Records excerpted from a collection
──────────
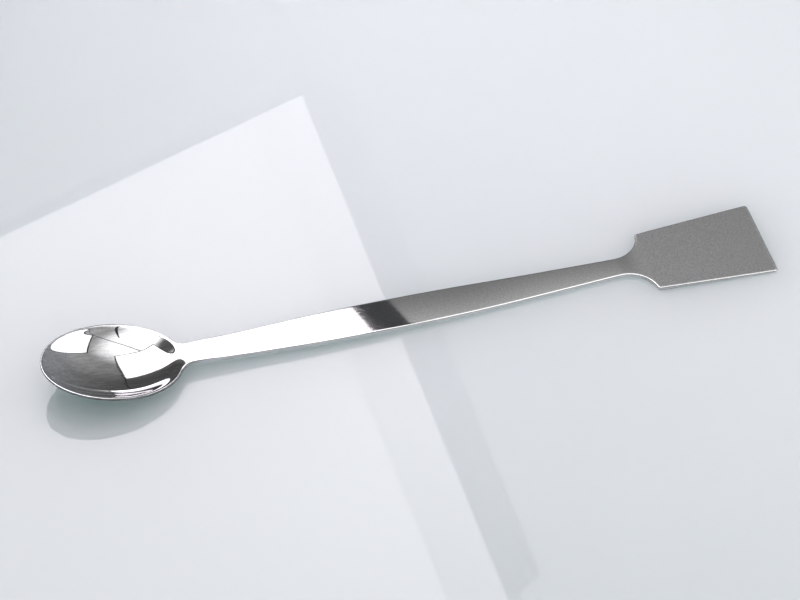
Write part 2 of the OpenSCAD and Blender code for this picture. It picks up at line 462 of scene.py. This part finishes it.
def makeKeyLight(keyLight):
    turn = placeLight("keyLight", keyLight, keyLight["across"], keyLight["down"])
    bm = makeSheet(keyLight["flapWidth"], keyLight["length"])
    bmesh.ops.translate(bm, verts=bm.verts, vec=(
        (keyLight["width"] + keyLight["flapWidth"]) / 2, 0, keyLight["flapBack"]))
    stageMesh("keyFlap", bm, turn)


def makeSideLight(sideLight):
    away = (Vector(sideLight["centre"]) - Vector(sideLight["aim"])).normalized()
    across = Vector((0, 0, 1)).cross(away).normalized()
    across.rotate(Matrix.Rotation(math.radians(sideLight["roll"]), 3, away))
    placeLight("sideLight", sideLight, across, away.cross(across))


makeKeyLight(keyLight)
makeSideLight(sideLight)

# the key light's leg and arm, and a light stand on the near side:
# from, to, and the radius at each
rods = {
    "keyLeg": ((-0.005, 0.325, 0.0), (0.044, 0.281, 0.195), 0.002, 0.002),
    "keyArm": ((-0.047, 0.062, 0.300), (0.62, -0.51, 0.84), 0.004, 0.004),
    "standTop": ((0.174, -0.245, 0.83), (0.156, -0.525, 0.69), 0.006, 0.025),
    "standFoot": ((0.156, -0.525, 0.69), (0.15, -0.62, 0.64), 0.025, 0.025),
}


def makeRod(name, start, end, startRadius, endRadius):
    start, end = Vector(start), Vector(end)
    bm = bmesh.new()
    bmesh.ops.create_cone(bm, cap_ends=True, segments=darkKit["sides"], radius1=startRadius,
                          radius2=endRadius, depth=(end - start).length)
    facing = (end - start).to_track_quat("Z", "Y").to_matrix().to_4x4()
    stageMesh(name, bm, Matrix.Translation((start + end) / 2) @ facing)


for name, rod in rods.items():
    makeRod(name, *rod)
print("lights made")

# a dim room with a pale ceiling, which the steel mirrors
room = {
    "base": 0.085,
    "right": (0.20, 0.95, 0.0, 0.24),       # from, to, and the light added there
    "near": (0.0, -0.6, 0.0, 0.15),
    "upper": (0.45, 0.72, 0.0, 0.14),
    "ceiling": 1.75,
    "ceilingTilt": (-0.10, 0.06, 1.0),      # it reaches lower on the far left
    "ceilingEdge": (0.72, 0.92),
    "lobe": (-0.463, 0.187, 0.866),         # a dark board high on the left
    "lobeEdge": (0.940, 0.990),
    "lobeCut": (0.857, 0.497, 0.136),       # and its straight side
    "lobeCutEdge": (0.006, -0.012),
    "lobeLevel": 0.12,
}


def makeRoom(room):
    world = bpy.data.worlds.new("studioRoom")
    scene.world = world
    world.use_nodes = True
    tree = world.node_tree
    tree.nodes.clear()
    away = addNode(tree, "ShaderNodeTexCoord").outputs["Generated"]
    axes = addNode(tree, "ShaderNodeSeparateXYZ", {0: away}).outputs
    level = addLayers(tree, room["base"], (
        (fade(tree, axes["X"], *room["right"]), 1.0),
        (fade(tree, axes["Y"], *room["near"]), 1.0),
        (fade(tree, axes["Z"], *room["upper"]), 1.0)))
    high = dot(tree, away, room["ceilingTilt"])
    level = mixed(tree, fade(tree, high, *room["ceilingEdge"]),
                  level, room["ceiling"], "FLOAT")
    lobe = times(tree, fade(tree, dot(tree, away, room["lobe"]), *room["lobeEdge"]),
                 fade(tree, dot(tree, away, room["lobeCut"]), *room["lobeCutEdge"]))
    level = mixed(tree, lobe, level, room["lobeLevel"], "FLOAT")
    back = addNode(tree, "ShaderNodeBackground", {"Color": level})
    finishTree(tree, back, "ShaderNodeOutputWorld")


makeRoom(room)
print("room made")

bpy.context.view_layer.update()
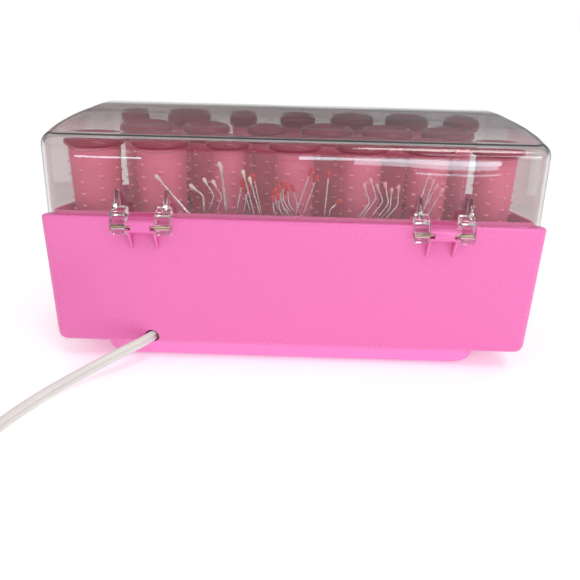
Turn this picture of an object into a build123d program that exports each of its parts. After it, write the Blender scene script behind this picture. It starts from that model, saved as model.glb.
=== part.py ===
from build123d import *
import os
import math

os.makedirs("parts", exist_ok=True)

# Heated hair roller set: a tapered tub on a plinth, a clear hinged lid, a level roller deck with
# twenty rollers on heated posts, a trough of roller pins behind the back row, and a flat mains lead.
# Millimetres. +Z is up, the hinges and the lead are on -Y, and the origin is the centre of the
# resting plane under the feet.

# ---- driving dimensions -------------------------------------------------------------------------
W, D = 340.0, 190.0            # rim of the tub, width and depth
Z_TUB = 16.0                   # underside of the tub
Z_REAR, Z_FRONT = 111.0, 85.0  # rim height at the rear wall and at the front wall
TUB_DRAFT = 0.019              # wall lean, mm per mm, narrower towards the bottom
TUB_WALL, TUB_R = 2.6, 7.0
RIM_W, RIM_T = 8.4, 3.2        # inward width and thickness of the rim band
LIP_IN, LIP_H = 6.6, 3.0       # locating lip inside the lid
LID_INSET, LID_DRAFT, LID_WALL = 2.9, 0.008, 2.2
LID_R, LID_TOP_R = 10.0, 8.0
LID_GAP = 0.3
HINGE_X, HINGE_Y, HINGE_Z = 99.5, -101.2, 106.5
PIN_R, BORE_R = 1.5, 1.57
KNUCKLE_IN, KNUCKLE_OUT, KNUCKLE_R = 9.9, 19.75, 5.5
BARREL_HALF, BARREL_R = 9.5, 4.25
REAR_Y = HINGE_Y - KNUCKLE_R   # rearmost point, and the lid's front lip reaches as far forward
DECK_TOP, DECK_T = 84.0, 2.5
RING_H = 4.0
PITCH, ROW_GAP, ROW_BACK = 46.2, 59.0, -59.5
POST_R, POST_TOP = 5.7, 130.0
CORE_R, CORE_TOP = 6.0, 139.0
ROLLER_BASE, CAP_Z, CAP_T = 88.1, 152.0, 7.0
PLATE_TOP, PLATE_T = 78.5, 3.0
TROUGH_Y0, TROUGH_Y1, TROUGH_FLOOR = -85.4, -77.6, 79.3
LENS_Y = 79.0
PLINTH_W, PLINTH_D, PLINTH_R = 284.0, 170.0, 24.0
FOOT_H = 2.5
HOLE_X, HOLE_Z, HOLE_R = -99.0, 22.2, 5.2
CORD_D = 6.4                   # round stand-in for the 8.4 x 4.0 flat lead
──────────
(What to work on)
Each record above must be given again exactly.

(Result of the exercise)
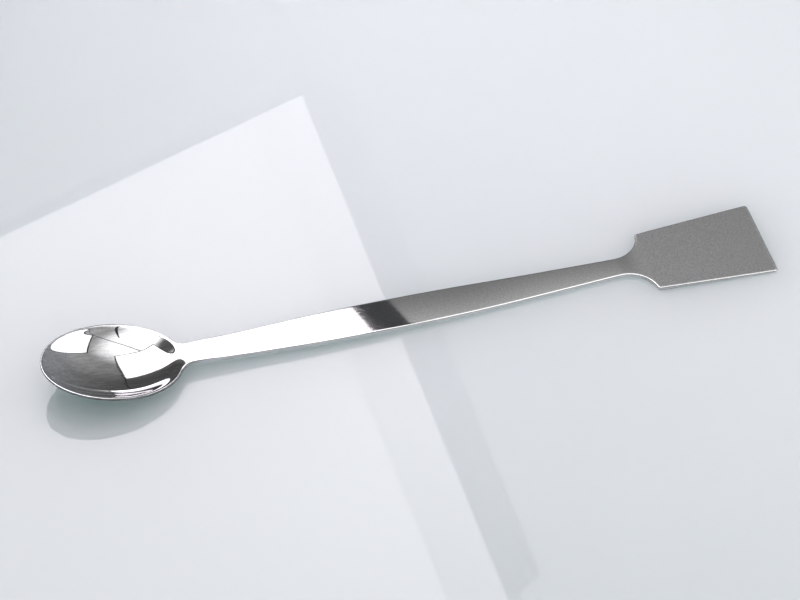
Write part 2 of the OpenSCAD and Blender code for this picture. It picks up at line 462 of scene.py. This part finishes it.
def makeKeyLight(keyLight):
    turn = placeLight("keyLight", keyLight, keyLight["across"], keyLight["down"])
    bm = makeSheet(keyLight["flapWidth"], keyLight["length"])
    bmesh.ops.translate(bm, verts=bm.verts, vec=(
        (keyLight["width"] + keyLight["flapWidth"]) / 2, 0, keyLight["flapBack"]))
    stageMesh("keyFlap", bm, turn)


def makeSideLight(sideLight):
    away = (Vector(sideLight["centre"]) - Vector(sideLight["aim"])).normalized()
    across = Vector((0, 0, 1)).cross(away).normalized()
    across.rotate(Matrix.Rotation(math.radians(sideLight["roll"]), 3, away))
    placeLight("sideLight", sideLight, across, away.cross(across))


makeKeyLight(keyLight)
makeSideLight(sideLight)

# the key light's leg and arm, and a light stand on the near side:
# from, to, and the radius at each
rods = {
    "keyLeg": ((-0.005, 0.325, 0.0), (0.044, 0.281, 0.195), 0.002, 0.002),
    "keyArm": ((-0.047, 0.062, 0.300), (0.62, -0.51, 0.84), 0.004, 0.004),
    "standTop": ((0.174, -0.245, 0.83), (0.156, -0.525, 0.69), 0.006, 0.025),
    "standFoot": ((0.156, -0.525, 0.69), (0.15, -0.62, 0.64), 0.025, 0.025),
}


def makeRod(name, start, end, startRadius, endRadius):
    start, end = Vector(start), Vector(end)
    bm = bmesh.new()
    bmesh.ops.create_cone(bm, cap_ends=True, segments=darkKit["sides"], radius1=startRadius,
                          radius2=endRadius, depth=(end - start).length)
    facing = (end - start).to_track_quat("Z", "Y").to_matrix().to_4x4()
    stageMesh(name, bm, Matrix.Translation((start + end) / 2) @ facing)


for name, rod in rods.items():
    makeRod(name, *rod)
print("lights made")

# a dim room with a pale ceiling, which the steel mirrors
room = {
    "base": 0.085,
    "right": (0.20, 0.95, 0.0, 0.24),       # from, to, and the light added there
    "near": (0.0, -0.6, 0.0, 0.15),
    "upper": (0.45, 0.72, 0.0, 0.14),
    "ceiling": 1.75,
    "ceilingTilt": (-0.10, 0.06, 1.0),      # it reaches lower on the far left
    "ceilingEdge": (0.72, 0.92),
    "lobe": (-0.463, 0.187, 0.866),         # a dark board high on the left
    "lobeEdge": (0.940, 0.990),
    "lobeCut": (0.857, 0.497, 0.136),       # and its straight side
    "lobeCutEdge": (0.006, -0.012),
    "lobeLevel": 0.12,
}


def makeRoom(room):
    world = bpy.data.worlds.new("studioRoom")
    scene.world = world
    world.use_nodes = True
    tree = world.node_tree
    tree.nodes.clear()
    away = addNode(tree, "ShaderNodeTexCoord").outputs["Generated"]
    axes = addNode(tree, "ShaderNodeSeparateXYZ", {0: away}).outputs
    level = addLayers(tree, room["base"], (
        (fade(tree, axes["X"], *room["right"]), 1.0),
        (fade(tree, axes["Y"], *room["near"]), 1.0),
        (fade(tree, axes["Z"], *room["upper"]), 1.0)))
    high = dot(tree, away, room["ceilingTilt"])
    level = mixed(tree, fade(tree, high, *room["ceilingEdge"]),
                  level, room["ceiling"], "FLOAT")
    lobe = times(tree, fade(tree, dot(tree, away, room["lobe"]), *room["lobeEdge"]),
                 fade(tree, dot(tree, away, room["lobeCut"]), *room["lobeCutEdge"]))
    level = mixed(tree, lobe, level, room["lobeLevel"], "FLOAT")
    back = addNode(tree, "ShaderNodeBackground", {"Color": level})
    finishTree(tree, back, "ShaderNodeOutputWorld")


makeRoom(room)
print("room made")

bpy.context.view_layer.update()
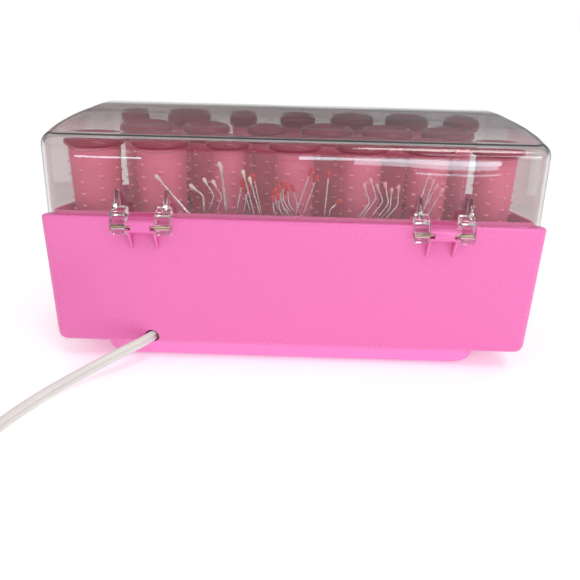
Turn this picture of an object into a build123d program that exports each of its parts. After it, write the Blender scene script behind this picture. It starts from that model, saved as model.glb.
=== part.py ===
from build123d import *
import os
import math

os.makedirs("parts", exist_ok=True)

# Heated hair roller set: a tapered tub on a plinth, a clear hinged lid, a level roller deck with
# twenty rollers on heated posts, a trough of roller pins behind the back row, and a flat mains lead.
# Millimetres. +Z is up, the hinges and the lead are on -Y, and the origin is the centre of the
# resting plane under the feet.

# ---- driving dimensions -------------------------------------------------------------------------
W, D = 340.0, 190.0            # rim of the tub, width and depth
Z_TUB = 16.0                   # underside of the tub
Z_REAR, Z_FRONT = 111.0, 85.0  # rim height at the rear wall and at the front wall
TUB_DRAFT = 0.019              # wall lean, mm per mm, narrower towards the bottom
TUB_WALL, TUB_R = 2.6, 7.0
RIM_W, RIM_T = 8.4, 3.2        # inward width and thickness of the rim band
LIP_IN, LIP_H = 6.6, 3.0       # locating lip inside the lid
LID_INSET, LID_DRAFT, LID_WALL = 2.9, 0.008, 2.2
LID_R, LID_TOP_R = 10.0, 8.0
LID_GAP = 0.3
HINGE_X, HINGE_Y, HINGE_Z = 99.5, -101.2, 106.5
PIN_R, BORE_R = 1.5, 1.57
KNUCKLE_IN, KNUCKLE_OUT, KNUCKLE_R = 9.9, 19.75, 5.5
BARREL_HALF, BARREL_R = 9.5, 4.25
REAR_Y = HINGE_Y - KNUCKLE_R   # rearmost point, and the lid's front lip reaches as far forward
DECK_TOP, DECK_T = 84.0, 2.5
RING_H = 4.0
PITCH, ROW_GAP, ROW_BACK = 46.2, 59.0, -59.5
POST_R, POST_TOP = 5.7, 130.0
CORE_R, CORE_TOP = 6.0, 139.0
ROLLER_BASE, CAP_Z, CAP_T = 88.1, 152.0, 7.0
PLATE_TOP, PLATE_T = 78.5, 3.0
TROUGH_Y0, TROUGH_Y1, TROUGH_FLOOR = -85.4, -77.6, 79.3
LENS_Y = 79.0
PLINTH_W, PLINTH_D, PLINTH_R = 284.0, 170.0, 24.0
FOOT_H = 2.5
HOLE_X, HOLE_Z, HOLE_R = -99.0, 22.2, 5.2
CORD_D = 6.4                   # round stand-in for the 8.4 x 4.0 flat lead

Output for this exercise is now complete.